Written task → Repeat the listing below word for word, stopping after the line that contains "before = set(bpy.data.objects)".

Data extract →
====
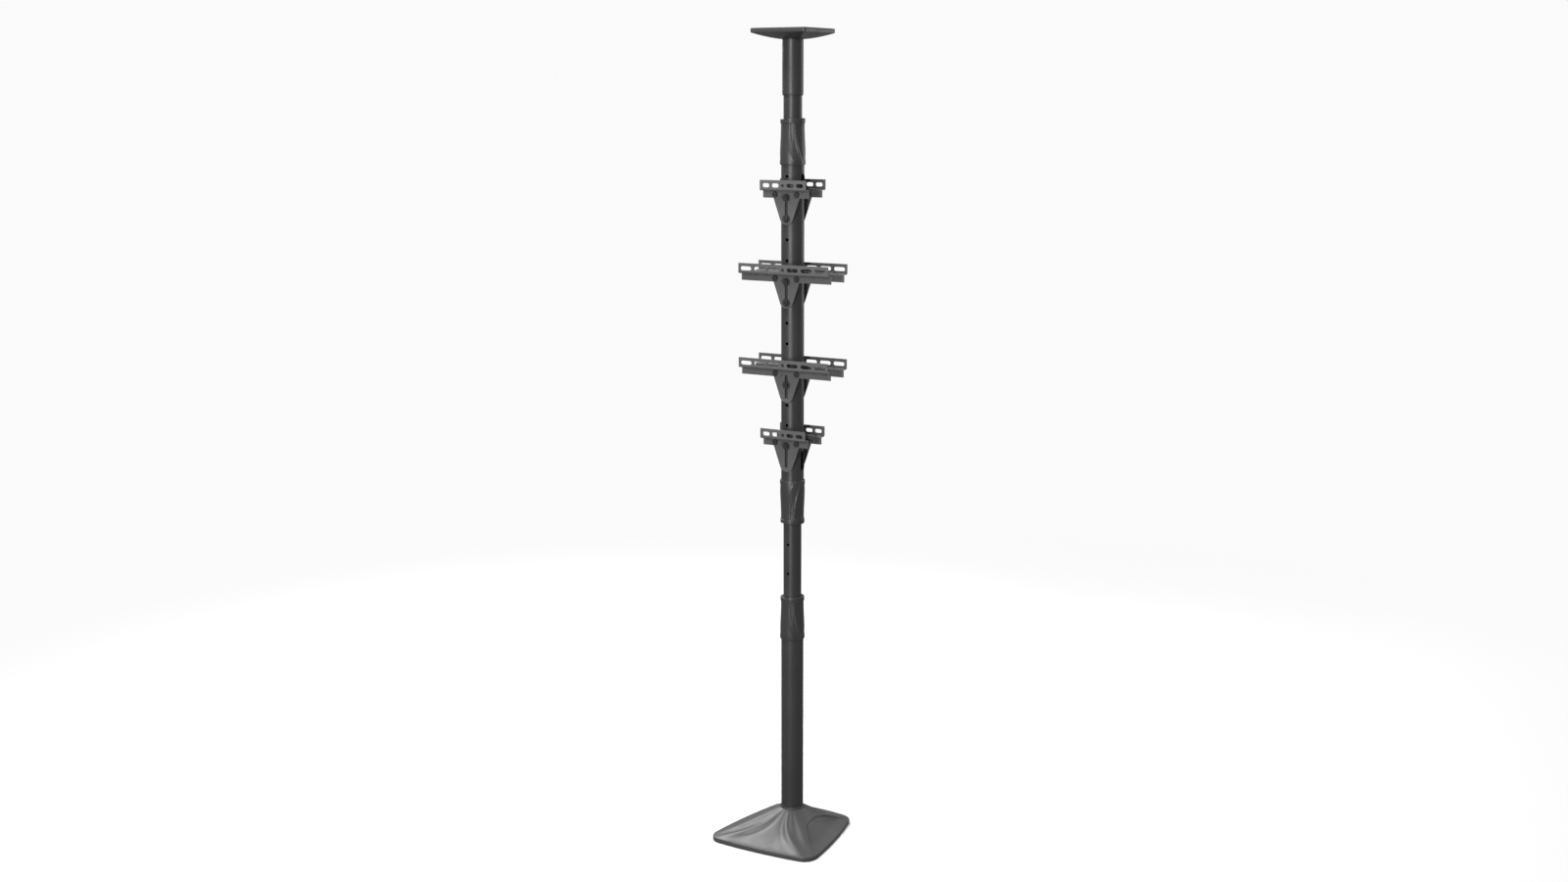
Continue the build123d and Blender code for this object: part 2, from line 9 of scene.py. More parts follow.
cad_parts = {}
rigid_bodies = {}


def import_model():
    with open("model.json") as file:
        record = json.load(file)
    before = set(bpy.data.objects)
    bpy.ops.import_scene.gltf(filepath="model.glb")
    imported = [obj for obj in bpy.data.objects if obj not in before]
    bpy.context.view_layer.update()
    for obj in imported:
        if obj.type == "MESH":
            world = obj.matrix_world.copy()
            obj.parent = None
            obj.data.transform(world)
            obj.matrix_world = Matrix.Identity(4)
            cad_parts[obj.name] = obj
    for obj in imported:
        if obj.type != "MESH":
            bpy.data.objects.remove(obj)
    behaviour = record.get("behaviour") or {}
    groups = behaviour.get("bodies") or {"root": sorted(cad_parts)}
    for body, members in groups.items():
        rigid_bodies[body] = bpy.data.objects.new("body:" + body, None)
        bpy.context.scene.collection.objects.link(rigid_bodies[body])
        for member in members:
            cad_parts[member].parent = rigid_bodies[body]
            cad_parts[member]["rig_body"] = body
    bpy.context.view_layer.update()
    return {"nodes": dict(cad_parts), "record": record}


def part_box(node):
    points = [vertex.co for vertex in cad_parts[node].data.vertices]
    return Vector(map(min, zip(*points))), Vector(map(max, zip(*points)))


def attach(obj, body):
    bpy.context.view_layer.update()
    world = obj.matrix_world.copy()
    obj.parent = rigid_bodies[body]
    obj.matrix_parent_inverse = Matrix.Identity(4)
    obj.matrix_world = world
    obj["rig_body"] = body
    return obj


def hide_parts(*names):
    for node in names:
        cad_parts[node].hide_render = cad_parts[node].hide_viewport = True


# A telescopic floor-to-ceiling post with brackets for chargers, in dark powder-coated steel, with
# moulded collars, a sculpted floor cover and a shallow ceiling cover. Lengths are in metres, except
# where a comment says millimetres. +Z is up and the front is at -Y.

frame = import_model()
nodes = frame["nodes"]

FRONT = -math.pi / 2
MM = 0.001


# ================= Small helpers =================


def smoothstep(low, high, value):
    """0 below low, 1 above high and a smooth rise between them."""
    share = min(max((value - low) / (high - low), 0.0), 1.0)
    return share * share * (3 - 2 * share)


def mix(a, b, share):
    return a + (b - a) * share


def bell(value, middle, width):
    """1 at the middle, and near 0 from about two widths away."""
    return math.exp(-(((value - middle) / width) ** 2))


def rounded_off(share):
    """How far a round edge lies under its full height: 1 at its end, and 0 from a share of 1 on."""
    share = min(max(share, 0.0), 1.0)
    return 1 - math.sqrt(1 - (1 - share) ** 2)


def turn_to(angle):
    """An angle brought into -pi to pi."""
    return (angle + math.pi) % (2 * math.pi) - math.pi


def polar(radius, angle, height):
    return Vector((radius * math.cos(angle), radius * math.sin(angle), height))


def angles_round(count):
    return [2 * math.pi * index / count for index in range(count)]


def curve_through(points, value):
    """The y of a smooth curve through (x, y) points at x = value."""
    if value <= points[0][0]:
        return points[0][1]
    for index in range(len(points) - 1):
        x0, y0 = points[index]
        x1, y1 = points[index + 1]
        if value <= x1:
            before = points[max(index - 1, 0)]
            after = points[min(index + 2, len(points) - 1)]
            slope0 = (y1 - before[1]) / max(x1 - before[0], 1e-9)
            slope1 = (after[1] - y0) / max(after[0] - x0, 1e-9)
            span = x1 - x0
            t = (value - x0) / span
            return (
                y0 * (1 + 2 * t) * (1 - t) ** 2
                + slope0 * span * t * (1 - t) ** 2
                + y1 * t * t * (3 - 2 * t)
                + slope1 * span * t * t * (t - 1)
            )
    return points[-1][1]


def finish_piece(mesh, name, body, replaced, material, crease_deg):
    """Makes an object of a mesh, shades it smooth up to an edge angle and puts it on its body."""
    piece = bpy.data.objects.new(name, mesh)
    bpy.context.scene.collection.objects.link(piece)
    mesh.materials.clear()
    mesh.materials.append(material)
    mesh.polygons.foreach_set("use_smooth", [True] * len(mesh.polygons))
    mesh.set_sharp_from_angle(angle=math.radians(crease_deg))
    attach(piece, body)
    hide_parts(*replaced)


def grid_mesh(name, rings, caps=()):
    """A mesh from closed rings of points, each ring as long as the next, with caps on some rings."""
    build = bmesh.new()
    rows = [[build.verts.new(point) for point in ring] for ring in rings]
    count = len(rows[0])
    for lower, upper in zip(rows, rows[1:]):
        for index in range(count):
            after = (index + 1) % count
            build.faces.new((lower[index], lower[after], upper[after], upper[index]))
    for row in caps:
        build.faces.new(rows[row])
    bmesh.ops.recalc_face_normals(build, faces=build.faces)
    mesh = bpy.data.meshes.new(name)
    build.to_mesh(mesh)
    build.free()
    return mesh


# ================= Materials =================

# Edges are paler over this width, part wear and part painted highlight for the light that rounded
# edges catch. An edge counts as pale from where the cosine between its own and its rounded-over
# normal falls below the higher of the next two cosines, and as fully pale from the lower one down.
PALE_EDGE_WIDTH = 0.6 * MM
PALE_EDGE_FULL = 0.86
PALE_EDGE_NONE = 0.985
PALE_EDGE_SAMPLES = 4

PATCH_SCALE = 9.0
SMEAR_SCALE = 26.0
SMEAR_STRETCH = (1.0, 1.0, 0.35)
GRAIN_STRENGTH = 0.15
COAT_SPECULAR = 0.4

# Dark and light tone, tone of the paler edges (part wear, part painted highlight), least and most
# roughness, and the grain's scale and depth.
COATINGS = {
    "post_steel": (0.027, 0.034, 0.06, 0.34, 0.44, 1500.0, 0.12 * MM),
    "bracket_steel": (0.078, 0.092, 0.15, 0.42, 0.52, 1500.0, 0.12 * MM),
    "plate_steel": (0.030, 0.040, 0.08, 0.45, 0.58, 1200.0, 0.15 * MM),
    "shell_plastic": (0.029, 0.035, 0.22, 0.34, 0.42, 2600.0, 0.08 * MM),
    "cover_plastic": (0.053, 0.062, 0.11, 0.34, 0.44, 2600.0, 0.08 * MM),
    "ceiling_plastic": (0.030, 0.036, 0.08, 0.36, 0.46, 2600.0, 0.08 * MM),
    "bush_plastic": (0.014, 0.020, 0.03, 0.45, 0.60, 1800.0, 0.1 * MM),
    "fastener_steel": (0.018, 0.025, 0.07, 0.38, 0.50, 2200.0, 0.1 * MM),
}

RUBBER_PATCH_SCALE = 30.0
RUBBER_DARK = (0.012, 0.012, 0.012)
RUBBER_LIGHT = (0.028, 0.027, 0.026)
RUBBER_ROUGH = (0.7, 0.92)
RUBBER_GRAIN_SCALE = 900.0
RUBBER_GRAIN_STRENGTH = 0.4
RUBBER_GRAIN_DEPTH = 0.4 * MM

# The colour sockets of a Mix node in its RGBA mode.
MIX_FIRST = 6
MIX_SECOND = 7
MIX_RESULT = 2


def node_material(name):
    material = bpy.data.materials.new(name)
    material.use_nodes = True
    tree = material.node_tree
    shader = tree.nodes["Principled BSDF"]
    coords = tree.nodes.new("ShaderNodeTexCoord")
    return material, tree, shader, coords.outputs["Object"]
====
The output →
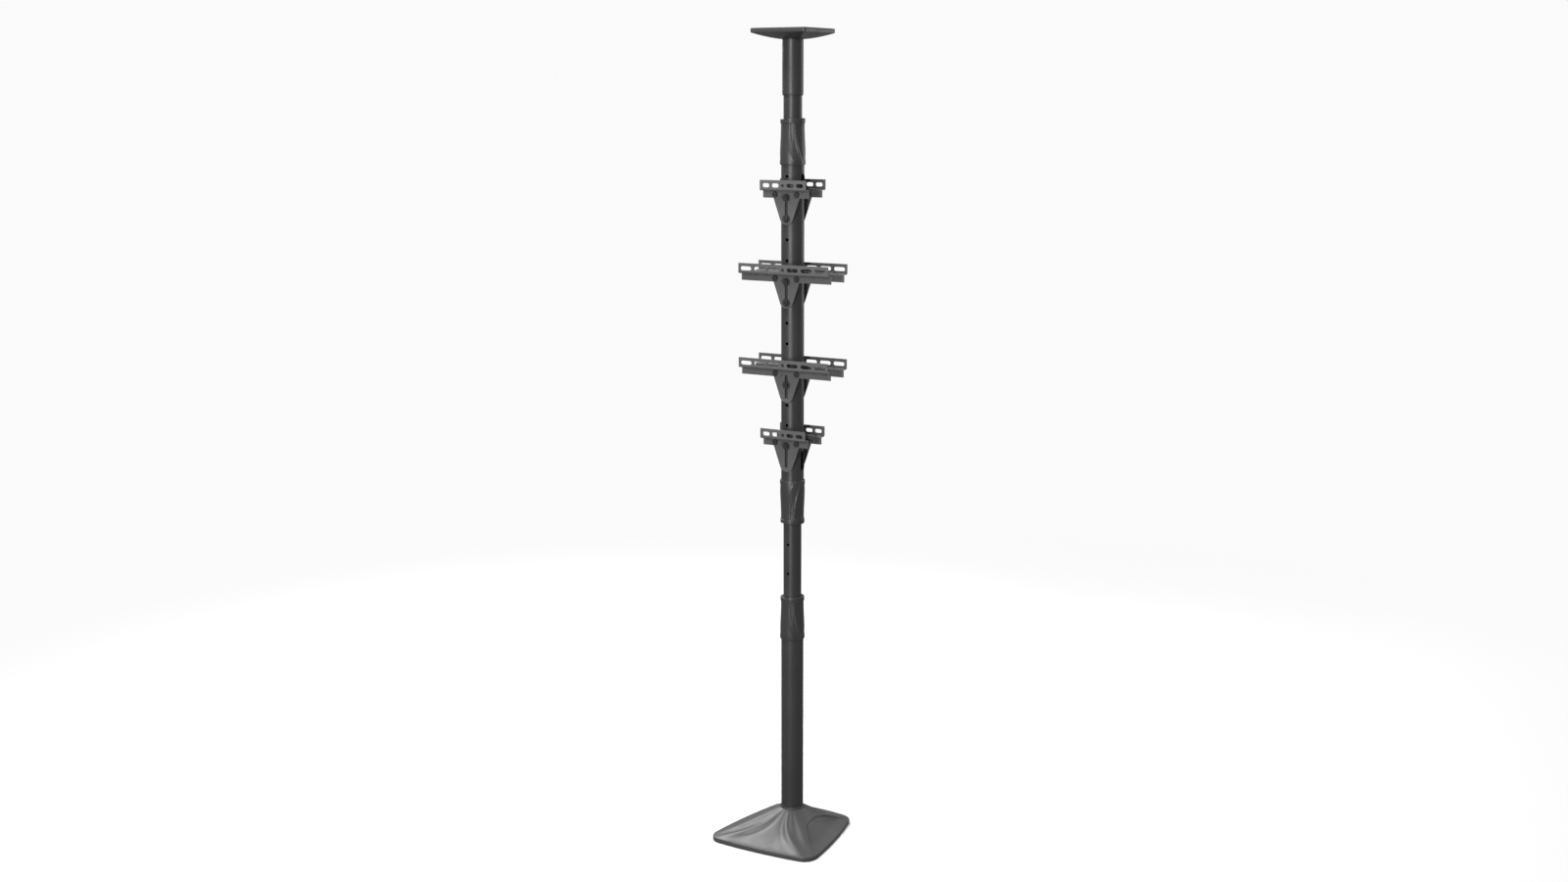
Continue the build123d and Blender code for this object: part 2, from line 9 of scene.py. More parts follow.
cad_parts = {}
rigid_bodies = {}


def import_model():
    with open("model.json") as file:
        record = json.load(file)
    before = set(bpy.data.objects)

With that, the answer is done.